La procédure actuelle suit son cours sans avancée réelle et dans l’état actuel des choses, elle ne risque pas d’aboutir.

L’enquête n’achoppe-t-elle pas sur le secret défense ?
Pour que l’enquête connaisse une avancée décisive, il faudrait que le juge d’instruction puisse accéder à des écoutes réalisées par les services français de diverses personnes impliquées de près ou de loin. Les services du ministère de l’Intérieur et de celui de la Défense s’y opposent.

Jacqueline Duyé avait reçu des documents outrageusement censurés et donc inutilisables. Une nouvelle demande du juge Régis Pierre a subi un nouveau refus sous le prétexte qu’il n’y avait pas d’éléments nouveaux… en dépit du fait qu’une nouvelle procédure a vu le jour.

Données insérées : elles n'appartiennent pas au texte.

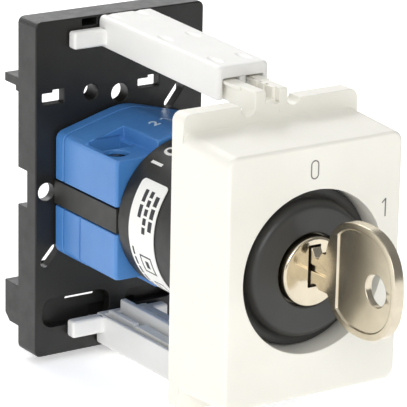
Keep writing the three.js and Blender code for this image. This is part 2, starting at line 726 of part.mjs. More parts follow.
const STOP_PIN_R = 1.2;
const STOP_RADIUS = 6.6;
function stopDisc() {
  const play = 13.6;
  const points = [];
  const from = 180 - KEY_TURN_DEG - play;
  const to = 180 + play;
  for (let a = from; a <= to + 0.01; a += (to - from) / 12) {
    const t = THREE.MathUtils.degToRad(a);
    points.push([(STOP_RADIUS + 1.6) * Math.sin(t), (STOP_RADIUS + 1.6) * Math.cos(t)]);
  }
  for (let a = to; a >= from - 0.01; a -= (to - from) / 12) {
    const t = THREE.MathUtils.degToRad(a);
    points.push([(STOP_RADIUS - 1.6) * Math.sin(t), (STOP_RADIUS - 1.6) * Math.cos(t)]);
  }
  points.reverse();
  let disc = cylY(9.6, -33.2, -31.2, 0, 0, 40).add(cylY(4.4, -35.0, -30.4, 0, 0, 28));
  disc = disc.subtract(box(-2.3, 2.3, -36, -30, -2.3, 2.3));
  return disc.subtract(extrudeY(points, -34, -30.8));
}
add('stop_disc', stopDisc(), 0xb9b4a4, 0.5);

// ---------------------------------------------------------------- black drum
function indexHousing() {
  const body = cylY(DRUM_R, DRUM_SPLIT, DRUM_BACK, 0, 0, 64);
  const cuts = [
    cylY(12.1, DRUM_SPLIT - 1, -30.0, 0, 0, 48),
    cylY(3.1, -31, -27, 0, 0, 32),
  ];
  for (const s of [-1, 1]) {
    cuts.push(box(s * 12.4, s * 13.97, -27, -31.0, -1.9, 1.9));
  }
  const pin = cylY(STOP_PIN_R, -34.6, -29.8, 0, -STOP_RADIUS, 20);
  return cut(body, cuts).add(pin);
}
add('index_housing', indexHousing(), BLACK, 0.45);

function lockShell() {
  const body = cylY(DRUM_R, SHELL_FRONT, DRUM_SPLIT - GAP, 0, 0, 64);
  return cut(body, [
    cylY(8.9, SHELL_FRONT - 1, -48.2, 0, 0, 48),
    cylY(7.3, -49, -45, 0, 0, 48),
  ]);
}
add('lock_shell', lockShell(), BLACK, 0.45);

function bezelRing() {
  const seg = 56;
  const profile = [
    [6.5, SHELL_FRONT - GAP], [DRUM_R, SHELL_FRONT - GAP], [DRUM_R, BEZEL_STEP + 0.3],
    [DRUM_R - 0.3, BEZEL_STEP], [PLATEAU_R + 1.3, BEZEL_STEP], [PLATEAU_R + 0.5, BEZEL_STEP - 0.3],
    [PLATEAU_R + 0.1, BEZEL_STEP - 1.0], [PLATEAU_R - 0.1, BEZEL_FRONT + 0.9],
    [PLATEAU_R - 0.5, BEZEL_FRONT + 0.25], [PLATEAU_R - 1.2, BEZEL_FRONT], [6.9, BEZEL_FRONT],
    [6.5, BEZEL_FRONT + 0.4], [6.5, SHELL_FRONT - GAP],
  ];
  const pts = profile.slice(0, -1).map((p) => new THREE.Vector2(p[0], p[1]));
  pts.push(pts[0].clone());
  const lathe = new THREE.LatheGeometry(pts, seg);
  let body = solid(lathe);
  if (body.volume() < 0) {
    body = solidFlipped(mergeVertices(stripped(lathe), 1e-5));
  }
  return body.subtract(cylY(10.5, -64.9, -61.5, 0, 0, 48));
}

function stripped(geometry) {
  const g = geometry.clone();
  g.deleteAttribute('normal');
  g.deleteAttribute('uv');
  return g;
}
add('bezel_ring', bezelRing(), 0x3b3b39, 0.45);

function typeLabel() {
  const points = [];
  const r0 = DRUM_R + 0.08;
  const r1 = DRUM_R + 0.26;
  const from = 141;
  const to = 262;
  const n = 28;
  for (let i = 0; i <= n; i += 1) {
    const t = THREE.MathUtils.degToRad(from + ((to - from) * i) / n);
    points.push([r1 * Math.cos(t), r1 * Math.sin(t)]);
  }
  for (let i = n; i >= 0; i -= 1) {
    const t = THREE.MathUtils.degToRad(from + ((to - from) * i) / n);
    points.push([r0 * Math.cos(t), r0 * Math.sin(t)]);
  }
  return extrudeY(points, -40.2, -32.2);
}
add('type_label', typeLabel(), 0xf4f3ee, 0.6);

// ---------------------------------------------------------------- lock
function lockBarrel() {
  const body = join([
    cylY(10.2, -64.6, SHELL_FRONT - GAP, 0, 0, 48),
    cylY(BARREL_R, SHELL_FRONT - 0.5, -48.5, 0, 0, 48),
    cylY(7.0, -48.7, -42.9, 0, 0, 40),
  ]);
  return body.subtract(cylY(5.8, -66, -42, 0, 0, 48));
}
add('lock_barrel', lockBarrel(), 0xb5b0a0, 0.35, 0.8);

function barrelNut() {
  const points = [];
  for (let i = 0; i < 6; i += 1) {
    const t = THREE.MathUtils.degToRad(60 * i + 30);
    points.push([10.6 * Math.cos(t), 10.6 * Math.sin(t)]);
  }
  return extrudeY(points, -45.9, -43.2).subtract(cylY(7.3, -47, -42, 0, 0, 40));
}
add('barrel_nut', barrelNut(), STEEL, 0.3, 0.9);

function lockPlug() {
  const head = loftY([
    { y: COVER_FRONT, ring: ringXZ(PLUG_HEAD_R - 0.35, 48) },
    { y: COVER_FRONT + 0.3, ring: ringXZ(PLUG_HEAD_R, 48) },
    { y: -64.9, ring: ringXZ(PLUG_HEAD_R, 48) },
  ]);
  const body = join([
    head,
    cylY(PLUG_R, -65.1, PLUG_BACK, 0, 0, 48),
    box(-1.25, 1.25, -43.4, -40.6, -3.9, 3.9),
  ]);
  return body.subtract(box(
    -1.25, 1.25, -70, -46.4, BLADE_Z - BLADE_HALF_W - GAP, BLADE_Z + BLADE_HALF_W + GAP,
  ));
}

function ringXZ(r, n) {
  const points = [];
  for (let i = 0; i < n; i += 1) {
    const t = (2 * Math.PI * i) / n;
    points.push([r * Math.cos(t), r * Math.sin(t)]);
  }
  return points;
}
add('lock_plug', lockPlug(), NICKEL, 0.25, 0.9);

// ---------------------------------------------------------------- key
// arc of a full-shouldered oval about the centre of the bow, degrees from +Y towards +Z
function oval(a, b, from, to, n) {
  const points = [];
  const fuller = (v) => Math.sign(v) * Math.abs(v) ** 0.84;
  const whole = to - from === 360 ? 1 : 0;
  for (let i = 0; i <= n - whole; i += 1) {
    const t = THREE.MathUtils.degToRad(from + ((to - from) * i) / n);
    points.push([BOW_Y + a * fuller(Math.cos(t)), BOW_Z + b * fuller(Math.sin(t))]);
  }
  return points;
}

function key() {
  const half = KEY_HALF_T;
  const bow = extrudeX(oval(BOW_HALF_L, BOW_HALF_W, 0, 360, 56), -half, half);
  const neck = extrudeX(
    [
      [BOW_START, BOW_Z + 4.7], [BOW_START - 0.5, BOW_Z + 5.2], [-76.0, BOW_Z + 7.4],
      [-79, BOW_Z + 8], [-79, BOW_Z - 8], [-76.0, BOW_Z - 7.4], [BOW_START - 0.5, BOW_Z - 5.2],
      [BOW_START, BOW_Z - 4.7],
    ],
    -half,
    half,
  );
  const top = BLADE_Z + BLADE_HALF_W;
  const low = BLADE_Z - BLADE_HALF_W;
  // cuts along both edges, from the bow to the tip
  const upper = [];
  const lower = [];
  const depths = [1.5, 0.6, 1.9, 1.0, 1.6, 0.7];
  depths.forEach((depth, i) => {
    const y = BOW_START + 2.2 + i * 3.7;
    upper.push([y, top], [y + 1.0, top - depth], [y + 1.8, top - depth], [y + 2.8, top]);
    const other = depths[depths.length - 1 - i];
    lower.push([y + 0.6, low], [y + 1.5, low + other], [y + 2.3, low + other], [y + 3.2, low]);
  });
  lower.reverse();
  const blade = [
    [BOW_START - 1, top], ...upper, [BLADE_TIP - 1.6, top - 0.4], [BLADE_TIP, BLADE_Z + 1.2],
    [BLADE_TIP, BLADE_Z - 1.2], [BLADE_TIP - 1.2, low + 0.3], ...lower, [BOW_START - 1, low],
  ].reverse();
  const body = join([bow, neck, extrudeX(blade, -half, half)]);
  const panel = oval(BOW_HALF_L - 1.2, BOW_HALF_W - 1.2, 46, 314, 30);
  return cut(body, [
    cylX(KEY_HOLE_R, -3, 3, KEY_HOLE_Y, KEY_HOLE_Z, 32),
    extrudeX(panel, -half - 1, -half + 0.3),
    extrudeX(panel, half - 0.3, half + 1),
    // side groove of the blade
    box(-half - 1, -half + 0.45, BOW_START + 0.8, -46, BLADE_Z - 0.6, BLADE_Z + 0.5),
  ]);
}
add('key', key(), NICKEL, 0.22, 0.9);

export default group;
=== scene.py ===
import bpy
import bmesh
import math
from mathutils import Matrix, Vector


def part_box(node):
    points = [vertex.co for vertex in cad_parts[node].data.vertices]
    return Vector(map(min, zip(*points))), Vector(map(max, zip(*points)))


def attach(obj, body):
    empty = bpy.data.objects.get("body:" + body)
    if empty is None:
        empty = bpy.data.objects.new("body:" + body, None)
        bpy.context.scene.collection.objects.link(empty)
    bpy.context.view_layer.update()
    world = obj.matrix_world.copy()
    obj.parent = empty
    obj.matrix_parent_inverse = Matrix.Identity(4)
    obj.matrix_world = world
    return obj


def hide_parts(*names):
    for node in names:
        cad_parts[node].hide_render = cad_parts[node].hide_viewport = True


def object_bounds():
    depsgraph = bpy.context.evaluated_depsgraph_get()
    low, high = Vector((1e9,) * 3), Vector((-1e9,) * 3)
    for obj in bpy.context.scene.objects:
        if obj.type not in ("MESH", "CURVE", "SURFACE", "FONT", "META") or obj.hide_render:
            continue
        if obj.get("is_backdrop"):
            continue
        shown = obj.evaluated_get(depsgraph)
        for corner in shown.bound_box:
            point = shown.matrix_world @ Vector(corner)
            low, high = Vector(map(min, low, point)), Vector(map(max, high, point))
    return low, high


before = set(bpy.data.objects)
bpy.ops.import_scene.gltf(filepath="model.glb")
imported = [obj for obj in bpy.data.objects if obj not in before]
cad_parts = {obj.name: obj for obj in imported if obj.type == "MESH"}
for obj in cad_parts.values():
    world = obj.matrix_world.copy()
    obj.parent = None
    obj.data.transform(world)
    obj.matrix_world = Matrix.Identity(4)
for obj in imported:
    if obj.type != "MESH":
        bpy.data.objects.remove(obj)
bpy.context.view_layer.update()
MM = 0.001
scene = bpy.context.scene


# ------------------------------------------------------------------ sizes (millimetres)
def box_mm(node):
    low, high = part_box(node)
    return [c / MM for c in low], [c / MM for c in high]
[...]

Les services de l’État sont de toutes évidences plus sensibles aux relations avec les renseignements turcs que d’établir la vérité sur un crime d’État, même perpétré sur le territoire français. Cette posture pusillanime se retrouve dans l’attitude des autorités françaises à l’égard de l’ambassadeur turc en France, Ismaïl Hakki Musa. Celui-ci était le numéro 2 du MIT au moment des assassinats. Sous sa direction, l’ambassade de Paris a été l’épicentre des actions d’espionnage et de traques contre les opposants. De plus, il était ambassadeur en Belgique au moment de la tentative d’assassinat de Remzi Kartal. Alors que la magistrate Jacqueline Duyé s’apprêtait à l’auditionner, il a été opportunément rappelé à Ankara emportant avec lui de sombres dossiers.

Quelles sont les perspectives dans ce contexte ?
Certes, jamais la Turquie n’extradera les commanditaires mais pouvoir les désigner nommément serait déjà un nouvel acquis. N’oublions jamais que dans les régimes autoritaires, les éléments décisifs viennent presque toujours de l’intérieur du système. Pour ces raisons, il faut maintenir la pression, interroger le gouvernement, exiger la levée du secret défense et se tenir prêt.